Stated task:
Return the count of lines that hold the string "this", with no other words.

3D code data
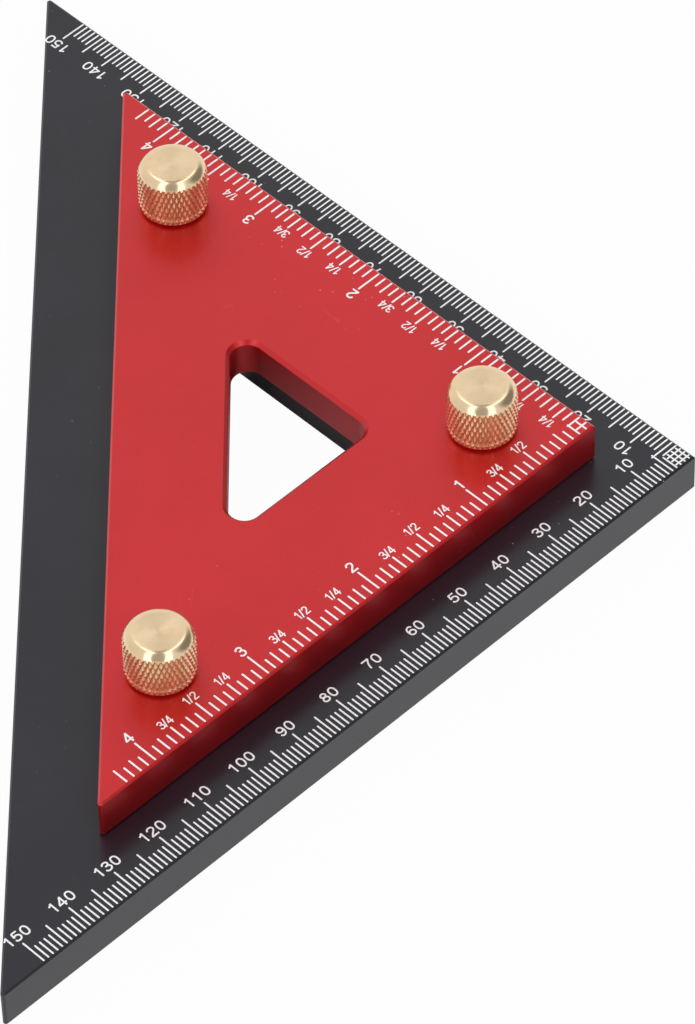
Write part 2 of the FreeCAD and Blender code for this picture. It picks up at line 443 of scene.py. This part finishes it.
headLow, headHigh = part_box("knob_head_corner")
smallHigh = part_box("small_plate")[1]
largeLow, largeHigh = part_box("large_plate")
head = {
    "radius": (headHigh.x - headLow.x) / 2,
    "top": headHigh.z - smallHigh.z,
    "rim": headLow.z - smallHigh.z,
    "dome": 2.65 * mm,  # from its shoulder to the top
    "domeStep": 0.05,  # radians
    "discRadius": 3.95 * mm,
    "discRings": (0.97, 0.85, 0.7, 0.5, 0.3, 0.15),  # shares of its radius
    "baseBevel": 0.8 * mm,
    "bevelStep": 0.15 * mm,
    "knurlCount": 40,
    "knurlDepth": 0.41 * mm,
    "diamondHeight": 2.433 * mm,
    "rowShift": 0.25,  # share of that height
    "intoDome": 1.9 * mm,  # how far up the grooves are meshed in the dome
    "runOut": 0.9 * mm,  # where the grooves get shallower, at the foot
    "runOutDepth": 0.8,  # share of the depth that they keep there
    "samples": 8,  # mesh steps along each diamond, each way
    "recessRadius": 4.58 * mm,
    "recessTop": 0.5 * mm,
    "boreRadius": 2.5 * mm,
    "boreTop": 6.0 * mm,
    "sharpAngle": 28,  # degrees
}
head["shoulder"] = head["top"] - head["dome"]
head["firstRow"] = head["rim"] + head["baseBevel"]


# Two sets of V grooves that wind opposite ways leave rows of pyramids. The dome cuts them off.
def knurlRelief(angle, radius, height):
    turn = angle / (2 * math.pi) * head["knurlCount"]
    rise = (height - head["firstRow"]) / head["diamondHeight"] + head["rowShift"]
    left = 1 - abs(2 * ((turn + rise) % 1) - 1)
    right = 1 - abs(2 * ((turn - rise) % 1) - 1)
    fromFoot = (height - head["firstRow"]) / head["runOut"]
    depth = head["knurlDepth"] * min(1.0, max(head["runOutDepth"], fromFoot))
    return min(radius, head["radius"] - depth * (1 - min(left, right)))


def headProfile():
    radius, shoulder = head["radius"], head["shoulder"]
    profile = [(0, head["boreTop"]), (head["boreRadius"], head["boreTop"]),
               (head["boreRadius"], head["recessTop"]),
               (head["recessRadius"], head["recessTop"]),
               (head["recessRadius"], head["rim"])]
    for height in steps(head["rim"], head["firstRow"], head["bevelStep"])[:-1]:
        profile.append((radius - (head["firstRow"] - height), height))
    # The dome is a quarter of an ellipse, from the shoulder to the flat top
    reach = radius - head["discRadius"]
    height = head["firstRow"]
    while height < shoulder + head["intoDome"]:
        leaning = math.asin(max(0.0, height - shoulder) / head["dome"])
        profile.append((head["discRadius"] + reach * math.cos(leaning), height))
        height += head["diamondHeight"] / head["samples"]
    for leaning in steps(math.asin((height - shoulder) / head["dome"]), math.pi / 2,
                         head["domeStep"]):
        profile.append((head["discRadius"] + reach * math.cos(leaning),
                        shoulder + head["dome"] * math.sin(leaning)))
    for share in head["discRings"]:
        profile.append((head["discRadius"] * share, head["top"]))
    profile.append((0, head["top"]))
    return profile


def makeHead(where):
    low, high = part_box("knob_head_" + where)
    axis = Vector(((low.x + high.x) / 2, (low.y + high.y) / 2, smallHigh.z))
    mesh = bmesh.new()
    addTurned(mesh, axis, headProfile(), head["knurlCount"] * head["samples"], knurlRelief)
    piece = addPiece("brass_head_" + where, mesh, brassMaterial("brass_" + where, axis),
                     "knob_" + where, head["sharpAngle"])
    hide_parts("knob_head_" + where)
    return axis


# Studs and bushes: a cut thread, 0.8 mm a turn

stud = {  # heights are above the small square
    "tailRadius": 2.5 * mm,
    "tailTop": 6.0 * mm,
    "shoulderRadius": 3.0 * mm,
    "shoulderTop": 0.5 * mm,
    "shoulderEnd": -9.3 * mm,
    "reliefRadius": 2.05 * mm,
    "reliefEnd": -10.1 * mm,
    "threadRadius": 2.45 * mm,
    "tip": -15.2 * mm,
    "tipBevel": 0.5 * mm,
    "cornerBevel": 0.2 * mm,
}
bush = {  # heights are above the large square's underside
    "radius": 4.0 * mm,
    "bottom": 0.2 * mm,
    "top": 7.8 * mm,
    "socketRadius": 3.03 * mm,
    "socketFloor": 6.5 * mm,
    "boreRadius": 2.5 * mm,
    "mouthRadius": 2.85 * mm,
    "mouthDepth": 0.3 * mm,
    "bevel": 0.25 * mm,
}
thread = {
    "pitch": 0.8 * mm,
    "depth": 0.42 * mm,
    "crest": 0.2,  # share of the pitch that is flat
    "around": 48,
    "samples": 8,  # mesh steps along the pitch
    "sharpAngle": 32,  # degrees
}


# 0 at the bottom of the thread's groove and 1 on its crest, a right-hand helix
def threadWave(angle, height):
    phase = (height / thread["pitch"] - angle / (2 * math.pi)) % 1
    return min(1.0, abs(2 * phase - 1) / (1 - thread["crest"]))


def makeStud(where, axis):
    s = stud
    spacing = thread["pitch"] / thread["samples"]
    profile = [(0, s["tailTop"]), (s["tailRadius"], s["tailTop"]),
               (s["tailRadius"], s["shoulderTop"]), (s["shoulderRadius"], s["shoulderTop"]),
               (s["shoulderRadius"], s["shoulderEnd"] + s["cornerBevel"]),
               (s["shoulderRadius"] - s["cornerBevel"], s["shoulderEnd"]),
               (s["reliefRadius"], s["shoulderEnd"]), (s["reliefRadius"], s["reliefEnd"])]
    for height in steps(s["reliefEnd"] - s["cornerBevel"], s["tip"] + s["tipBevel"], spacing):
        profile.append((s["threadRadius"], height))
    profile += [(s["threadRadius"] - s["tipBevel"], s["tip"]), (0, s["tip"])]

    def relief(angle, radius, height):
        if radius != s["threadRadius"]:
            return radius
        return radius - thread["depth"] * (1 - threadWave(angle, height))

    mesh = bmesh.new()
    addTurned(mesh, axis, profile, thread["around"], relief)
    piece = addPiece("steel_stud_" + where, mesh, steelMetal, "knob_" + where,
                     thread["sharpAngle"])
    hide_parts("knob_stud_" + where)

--

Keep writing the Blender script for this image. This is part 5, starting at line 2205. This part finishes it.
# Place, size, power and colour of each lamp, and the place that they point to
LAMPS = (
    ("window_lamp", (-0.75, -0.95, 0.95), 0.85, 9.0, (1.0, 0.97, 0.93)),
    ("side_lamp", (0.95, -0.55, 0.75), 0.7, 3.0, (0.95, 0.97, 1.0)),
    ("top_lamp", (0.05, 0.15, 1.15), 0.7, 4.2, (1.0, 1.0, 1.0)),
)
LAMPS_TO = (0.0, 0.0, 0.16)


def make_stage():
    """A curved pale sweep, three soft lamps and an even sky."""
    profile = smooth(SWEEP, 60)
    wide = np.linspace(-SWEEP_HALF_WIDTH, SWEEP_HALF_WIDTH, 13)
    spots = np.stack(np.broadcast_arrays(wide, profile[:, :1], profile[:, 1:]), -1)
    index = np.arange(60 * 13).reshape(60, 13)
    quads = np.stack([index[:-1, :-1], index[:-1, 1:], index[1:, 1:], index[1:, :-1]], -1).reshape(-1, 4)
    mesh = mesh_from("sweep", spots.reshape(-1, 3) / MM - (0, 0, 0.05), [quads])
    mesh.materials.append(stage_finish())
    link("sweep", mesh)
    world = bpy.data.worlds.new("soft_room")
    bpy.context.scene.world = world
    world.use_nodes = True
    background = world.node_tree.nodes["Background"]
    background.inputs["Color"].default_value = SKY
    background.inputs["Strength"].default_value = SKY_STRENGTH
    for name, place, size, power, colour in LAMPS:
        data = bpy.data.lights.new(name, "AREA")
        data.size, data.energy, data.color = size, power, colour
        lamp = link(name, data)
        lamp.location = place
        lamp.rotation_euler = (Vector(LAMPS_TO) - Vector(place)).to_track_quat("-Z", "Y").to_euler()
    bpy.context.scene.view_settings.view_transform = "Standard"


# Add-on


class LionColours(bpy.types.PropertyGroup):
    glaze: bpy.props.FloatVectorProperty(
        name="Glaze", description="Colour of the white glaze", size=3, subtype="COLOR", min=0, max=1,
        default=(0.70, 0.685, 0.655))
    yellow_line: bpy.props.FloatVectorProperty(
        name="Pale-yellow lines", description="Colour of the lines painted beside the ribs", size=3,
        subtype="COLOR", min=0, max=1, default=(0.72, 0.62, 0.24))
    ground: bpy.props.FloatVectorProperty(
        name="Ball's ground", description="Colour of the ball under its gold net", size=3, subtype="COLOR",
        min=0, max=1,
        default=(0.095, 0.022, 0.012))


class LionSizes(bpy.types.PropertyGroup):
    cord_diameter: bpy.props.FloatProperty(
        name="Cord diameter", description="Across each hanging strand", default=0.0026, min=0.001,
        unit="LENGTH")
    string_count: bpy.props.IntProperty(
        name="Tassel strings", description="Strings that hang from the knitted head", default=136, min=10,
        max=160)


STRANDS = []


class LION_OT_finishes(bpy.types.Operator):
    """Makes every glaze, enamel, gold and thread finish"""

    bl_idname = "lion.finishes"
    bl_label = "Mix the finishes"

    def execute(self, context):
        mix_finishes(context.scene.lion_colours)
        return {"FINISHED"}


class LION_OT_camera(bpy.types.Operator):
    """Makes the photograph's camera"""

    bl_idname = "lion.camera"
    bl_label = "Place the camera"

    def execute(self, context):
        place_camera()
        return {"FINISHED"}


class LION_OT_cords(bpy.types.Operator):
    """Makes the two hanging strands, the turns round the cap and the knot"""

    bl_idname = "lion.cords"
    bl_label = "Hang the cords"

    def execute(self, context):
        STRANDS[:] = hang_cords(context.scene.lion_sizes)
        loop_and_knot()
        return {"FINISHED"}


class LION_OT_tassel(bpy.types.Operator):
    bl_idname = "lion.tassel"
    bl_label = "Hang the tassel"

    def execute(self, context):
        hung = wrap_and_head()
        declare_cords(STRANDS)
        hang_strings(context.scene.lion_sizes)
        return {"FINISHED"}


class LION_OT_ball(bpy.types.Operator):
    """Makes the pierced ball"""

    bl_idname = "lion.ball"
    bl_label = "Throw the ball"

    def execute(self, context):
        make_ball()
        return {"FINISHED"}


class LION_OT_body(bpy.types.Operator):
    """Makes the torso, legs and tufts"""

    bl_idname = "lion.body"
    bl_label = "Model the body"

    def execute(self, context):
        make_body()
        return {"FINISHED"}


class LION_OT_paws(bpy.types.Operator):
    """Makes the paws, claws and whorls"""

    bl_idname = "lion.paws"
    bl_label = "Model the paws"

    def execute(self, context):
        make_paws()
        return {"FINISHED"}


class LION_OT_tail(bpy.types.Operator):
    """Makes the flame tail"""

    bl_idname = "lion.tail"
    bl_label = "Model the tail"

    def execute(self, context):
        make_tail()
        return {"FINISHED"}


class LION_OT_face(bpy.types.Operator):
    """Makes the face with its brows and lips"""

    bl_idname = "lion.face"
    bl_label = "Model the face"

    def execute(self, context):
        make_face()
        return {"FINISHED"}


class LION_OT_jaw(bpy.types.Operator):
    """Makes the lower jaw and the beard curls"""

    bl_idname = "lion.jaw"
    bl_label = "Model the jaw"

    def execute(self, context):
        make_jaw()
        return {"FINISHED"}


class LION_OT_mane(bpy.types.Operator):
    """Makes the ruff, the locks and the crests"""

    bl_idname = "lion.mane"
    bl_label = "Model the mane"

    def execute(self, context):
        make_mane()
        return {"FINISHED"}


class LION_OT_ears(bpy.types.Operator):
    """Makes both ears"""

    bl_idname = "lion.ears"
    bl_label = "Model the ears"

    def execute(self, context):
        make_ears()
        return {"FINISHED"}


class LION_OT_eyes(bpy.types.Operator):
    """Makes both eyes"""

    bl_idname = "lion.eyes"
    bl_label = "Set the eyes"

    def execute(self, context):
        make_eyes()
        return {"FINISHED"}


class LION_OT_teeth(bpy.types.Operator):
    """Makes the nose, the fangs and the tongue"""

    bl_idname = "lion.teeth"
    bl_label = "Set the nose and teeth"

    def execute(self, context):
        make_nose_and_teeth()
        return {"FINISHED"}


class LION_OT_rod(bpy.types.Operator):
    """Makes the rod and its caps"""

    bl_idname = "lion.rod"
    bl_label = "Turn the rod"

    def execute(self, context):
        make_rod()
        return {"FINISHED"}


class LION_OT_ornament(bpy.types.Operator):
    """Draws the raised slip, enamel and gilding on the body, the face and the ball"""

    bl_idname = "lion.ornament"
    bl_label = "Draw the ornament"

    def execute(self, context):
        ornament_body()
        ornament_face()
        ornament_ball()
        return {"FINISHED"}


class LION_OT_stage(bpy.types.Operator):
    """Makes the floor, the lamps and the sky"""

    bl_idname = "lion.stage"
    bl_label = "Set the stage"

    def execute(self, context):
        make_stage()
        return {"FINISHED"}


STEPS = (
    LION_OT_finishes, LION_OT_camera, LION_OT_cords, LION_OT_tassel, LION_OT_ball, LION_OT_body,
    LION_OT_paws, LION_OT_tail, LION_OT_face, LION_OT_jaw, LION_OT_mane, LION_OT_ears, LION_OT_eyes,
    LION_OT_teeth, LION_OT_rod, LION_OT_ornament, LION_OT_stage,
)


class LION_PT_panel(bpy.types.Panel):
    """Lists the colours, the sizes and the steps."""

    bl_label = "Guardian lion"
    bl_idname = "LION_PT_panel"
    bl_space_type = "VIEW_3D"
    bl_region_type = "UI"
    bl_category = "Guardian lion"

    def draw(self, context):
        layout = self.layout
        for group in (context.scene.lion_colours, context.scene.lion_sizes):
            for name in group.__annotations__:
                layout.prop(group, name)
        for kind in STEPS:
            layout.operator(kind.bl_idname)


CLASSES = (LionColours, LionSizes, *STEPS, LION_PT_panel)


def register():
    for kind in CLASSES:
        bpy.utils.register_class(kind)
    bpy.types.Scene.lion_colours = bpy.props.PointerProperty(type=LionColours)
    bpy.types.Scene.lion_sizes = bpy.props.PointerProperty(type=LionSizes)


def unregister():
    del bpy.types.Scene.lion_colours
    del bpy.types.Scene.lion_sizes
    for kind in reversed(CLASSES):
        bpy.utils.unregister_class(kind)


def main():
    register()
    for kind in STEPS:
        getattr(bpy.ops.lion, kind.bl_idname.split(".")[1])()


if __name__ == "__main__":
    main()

==

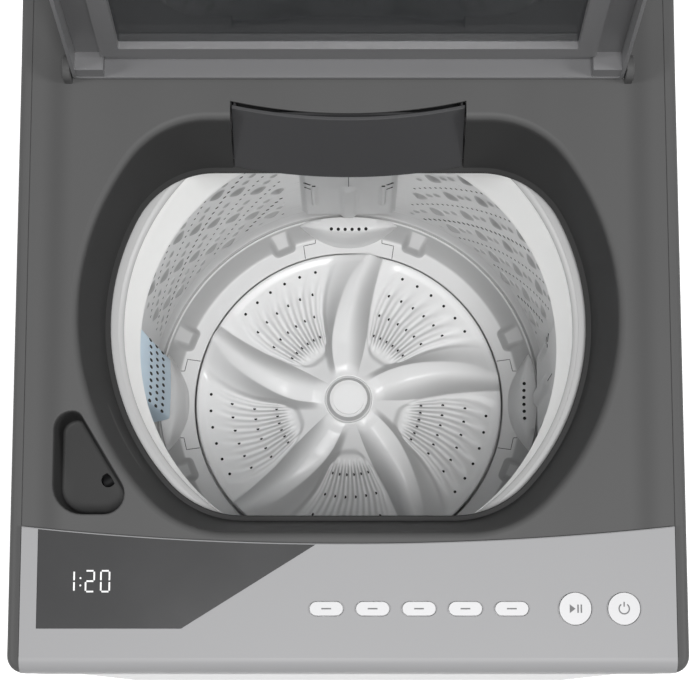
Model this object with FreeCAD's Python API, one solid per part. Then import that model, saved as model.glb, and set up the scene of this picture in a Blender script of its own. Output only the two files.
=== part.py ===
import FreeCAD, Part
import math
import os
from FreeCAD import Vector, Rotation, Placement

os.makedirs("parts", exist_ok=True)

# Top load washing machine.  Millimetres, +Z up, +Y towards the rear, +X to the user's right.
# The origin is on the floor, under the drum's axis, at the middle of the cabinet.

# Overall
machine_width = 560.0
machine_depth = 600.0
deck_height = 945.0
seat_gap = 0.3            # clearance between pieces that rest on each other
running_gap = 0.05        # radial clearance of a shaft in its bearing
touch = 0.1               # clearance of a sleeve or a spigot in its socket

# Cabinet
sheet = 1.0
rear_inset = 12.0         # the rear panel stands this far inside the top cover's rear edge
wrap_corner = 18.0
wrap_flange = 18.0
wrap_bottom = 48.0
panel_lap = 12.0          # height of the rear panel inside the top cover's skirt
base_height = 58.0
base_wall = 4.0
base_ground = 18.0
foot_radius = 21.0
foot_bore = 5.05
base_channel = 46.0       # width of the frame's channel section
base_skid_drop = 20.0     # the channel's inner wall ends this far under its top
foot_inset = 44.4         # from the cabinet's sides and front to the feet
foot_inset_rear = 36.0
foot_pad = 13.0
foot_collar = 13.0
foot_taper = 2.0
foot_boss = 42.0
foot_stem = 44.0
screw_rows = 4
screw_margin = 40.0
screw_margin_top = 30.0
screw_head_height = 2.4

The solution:
5